Божьи яды и чертовы снадобья. Неизлечимые судьбы поселка Мгла | страница 3
— Извините, доктор Сидоню, видеть-то и я вас рад, — говорит старик, — да не рад, что я — пациент.
В поселке все, как сговорившись, зовут португальца Сидоню, и ему даже нравится, что его перекрестили: новое имя — шаг к тому, чтобы стать новым человеком. Он снисходительно улыбается больному старику:
— Стало быть, сегодня мы настроены пессимистически?
— Вот скажите, доктор, чем можно излечиться от моей болезни?
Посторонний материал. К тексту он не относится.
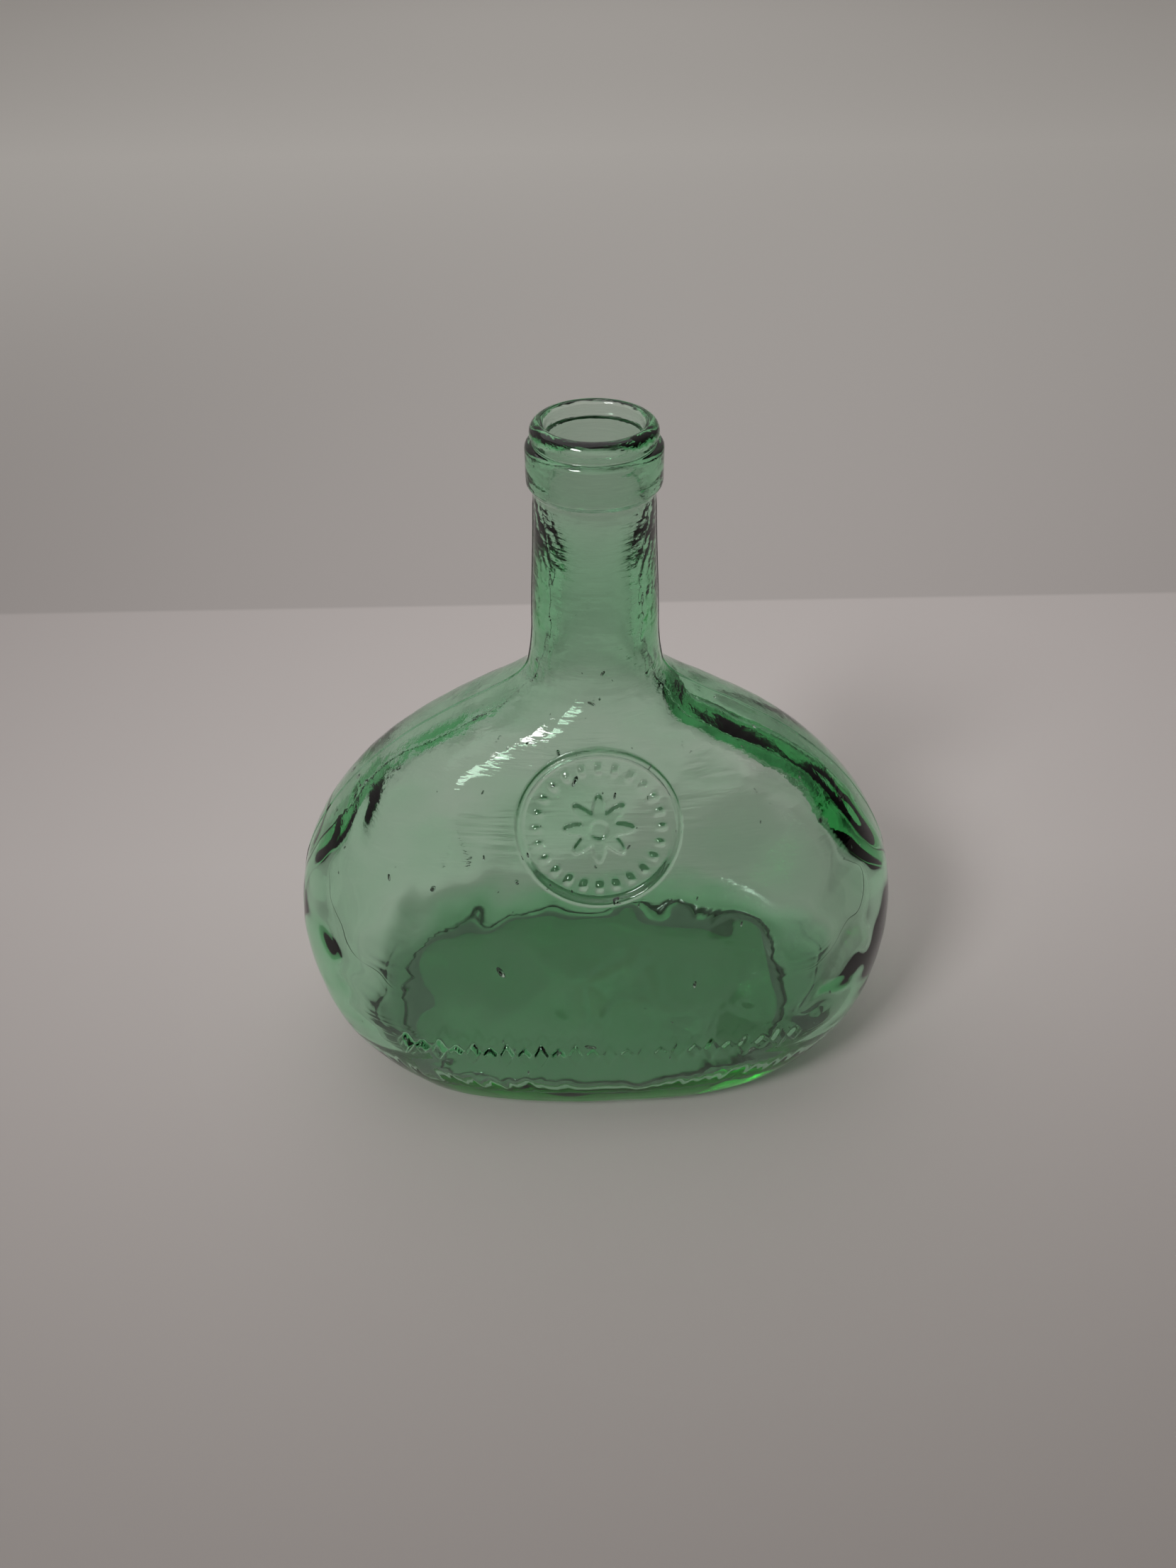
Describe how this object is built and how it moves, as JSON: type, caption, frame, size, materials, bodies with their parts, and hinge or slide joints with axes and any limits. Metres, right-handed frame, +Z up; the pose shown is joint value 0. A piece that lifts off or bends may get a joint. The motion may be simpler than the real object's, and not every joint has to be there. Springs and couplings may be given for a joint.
{
  "type": "glass flask bottle",
  "caption": "Flattened oval moulded glass flask with a thick flat base, round neck, collared cork finish and a round relief seal on the front.",
  "frame": {"origin": "middle of the underside of the base, where the flask stands", "axes": "+Z up through the neck and mouth; X across the flask's width; -Y is the front, which carries the seal"},
  "size_m": [0.1432, 0.078, 0.165],
  "materials": {
    "wall_glass": "clear pale green moulded glass, glossy, slightly wavy inside",
    "base_glass": "clear green moulded glass, thick, so darker"
  },
  "bodies": {
    "root": {"lip": "wall_glass", "collar": "wall_glass", "neck": "wall_glass", "shoulder_front": "wall_glass", "shoulder_back": "wall_glass", "wall_front": "wall_glass", "wall_back": "wall_glass", "base": "base_glass", "seal_rim": "wall_glass", "seal_rosette": "wall_glass"}
  },
  "joints": []
}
Разве что подцепить еще какую-нибудь, хочется сказать врачу, но он сдерживается и вместо этого рождает афоризм:
— Жизнь неизлечима, дорогой мой.
Старый Бартоломеу передвигает ногу за ногу, чтобы спрятать дырявый носок. Сам на краю могилы, а все думает, хорошо ли выглядит. Морщась от сигаретного дыма, он то вздохнет, то застонет.
— Видите синяки под глазами? На лице уже не умещаются. А печень? Печень вот-вот из носу полезет.
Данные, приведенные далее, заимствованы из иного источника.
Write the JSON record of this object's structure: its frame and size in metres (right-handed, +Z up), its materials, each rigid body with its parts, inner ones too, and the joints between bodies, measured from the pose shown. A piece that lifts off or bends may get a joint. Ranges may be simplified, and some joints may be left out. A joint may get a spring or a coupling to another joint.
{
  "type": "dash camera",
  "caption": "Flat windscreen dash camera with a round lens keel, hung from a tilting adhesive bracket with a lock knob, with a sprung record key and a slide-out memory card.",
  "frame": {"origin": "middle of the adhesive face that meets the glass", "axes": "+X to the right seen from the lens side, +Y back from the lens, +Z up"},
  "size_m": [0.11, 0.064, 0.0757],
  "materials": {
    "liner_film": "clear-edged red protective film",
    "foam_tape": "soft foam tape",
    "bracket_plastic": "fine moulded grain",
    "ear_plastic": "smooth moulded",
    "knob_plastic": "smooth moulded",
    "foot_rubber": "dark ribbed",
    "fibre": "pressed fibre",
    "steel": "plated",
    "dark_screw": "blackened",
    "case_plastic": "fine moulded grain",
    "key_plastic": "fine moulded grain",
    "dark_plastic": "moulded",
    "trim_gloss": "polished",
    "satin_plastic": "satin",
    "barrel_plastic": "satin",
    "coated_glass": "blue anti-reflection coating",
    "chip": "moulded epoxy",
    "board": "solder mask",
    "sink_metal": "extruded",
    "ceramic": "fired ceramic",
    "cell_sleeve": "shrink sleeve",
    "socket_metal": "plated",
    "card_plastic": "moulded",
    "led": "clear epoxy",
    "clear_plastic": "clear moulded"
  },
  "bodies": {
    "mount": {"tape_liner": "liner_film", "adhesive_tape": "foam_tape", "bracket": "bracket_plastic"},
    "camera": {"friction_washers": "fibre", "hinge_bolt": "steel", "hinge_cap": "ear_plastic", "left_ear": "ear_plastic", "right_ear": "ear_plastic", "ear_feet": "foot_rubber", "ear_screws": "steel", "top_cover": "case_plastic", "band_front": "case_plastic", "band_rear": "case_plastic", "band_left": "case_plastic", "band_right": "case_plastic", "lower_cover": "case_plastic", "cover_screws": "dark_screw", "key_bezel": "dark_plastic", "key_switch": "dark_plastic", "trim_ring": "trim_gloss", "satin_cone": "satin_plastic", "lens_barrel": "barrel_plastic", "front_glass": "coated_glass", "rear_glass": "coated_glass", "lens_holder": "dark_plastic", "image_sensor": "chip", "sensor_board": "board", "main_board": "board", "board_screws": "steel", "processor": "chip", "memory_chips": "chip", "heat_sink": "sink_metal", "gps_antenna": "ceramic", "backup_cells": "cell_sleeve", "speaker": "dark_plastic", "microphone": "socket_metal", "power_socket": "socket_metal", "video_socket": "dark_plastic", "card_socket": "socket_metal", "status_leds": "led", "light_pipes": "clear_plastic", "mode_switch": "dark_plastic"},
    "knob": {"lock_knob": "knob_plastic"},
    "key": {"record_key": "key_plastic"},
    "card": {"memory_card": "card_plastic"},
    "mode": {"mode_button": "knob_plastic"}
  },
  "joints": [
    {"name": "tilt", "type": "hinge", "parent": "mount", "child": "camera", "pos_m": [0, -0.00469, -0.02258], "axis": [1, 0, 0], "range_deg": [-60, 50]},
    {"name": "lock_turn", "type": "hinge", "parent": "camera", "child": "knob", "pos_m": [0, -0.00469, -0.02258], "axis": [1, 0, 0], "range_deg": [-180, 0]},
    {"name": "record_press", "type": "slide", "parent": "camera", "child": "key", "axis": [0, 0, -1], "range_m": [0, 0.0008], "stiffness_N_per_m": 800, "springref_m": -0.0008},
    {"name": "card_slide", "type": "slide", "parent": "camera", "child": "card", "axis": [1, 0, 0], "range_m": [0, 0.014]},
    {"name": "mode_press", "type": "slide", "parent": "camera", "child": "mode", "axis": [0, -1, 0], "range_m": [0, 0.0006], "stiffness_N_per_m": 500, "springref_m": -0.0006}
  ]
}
Для него печень — не орган. Печень — это такой флюид, растекающийся по внутренностям. Перед смертью человек превращается в бурдюк, полный желчи.
— И вдобавок я никак не сойду с этого проклятого корабля.
— Мутит?
— Мутит, да еще и качает, как хрен знает что, будто я до сих пор на той дерьмовой посудине.
Посудина — это трансатлантический лайнер «Инфант дон Генрих». В его машинном отделении, в мрачном, как нынешняя спальня, трюме, Бартоломеу Одиноку с десяток лет прослужил механиком. Он был единственным чернокожим членом команды, чем очень гордился. Потом всему пришел конец: колониальный режим пал, корабль сидел на мели, постепенно превращаясь в металлолом и ожидая, как и сам бывший механик, отправки на свалку.
— Вы весь в белом, как капитан корабля…
— Это всего лишь медицинский халат.
— Серьезно, я как будто еще на борту, в походе, даже плеск воды слышу…
Ностальгия и впрямь плещется в его глазах, когда он рассматривает выцветшую фотографию в рамке на стене. Там сам Бартоломеу среди курсантов и матросов с «Инфанта дона Генриха». Под фотографией — бело-зеленая эмблема Колониальной судоходной компании.
— Доктор Сидоню…
— Да, друг мой.
— Лекарство-то вы прихватили?
— Какое лекарство?
Старик грустно усмехается. Прикрывает глаза, мотает головой. Вздох размывает границу между смирением и упрямством.
— Ну то самое, доктор, длинноногое, сисястое, крутобедрое…
— Вы все еще настаиваете на этой идее, Бартоломеу?
— Сама идея на мне настаивает, доктор, только благодаря ей я еще жив.
И тут же напоминает скороговоркой, будто боясь не успеть. Ведь как было? Он перестал выходить. Сначала из дому. Потом из комнаты. Улица стала чужой, далекой, недостижимой страной. Так недолго и человеческий язык позабыть.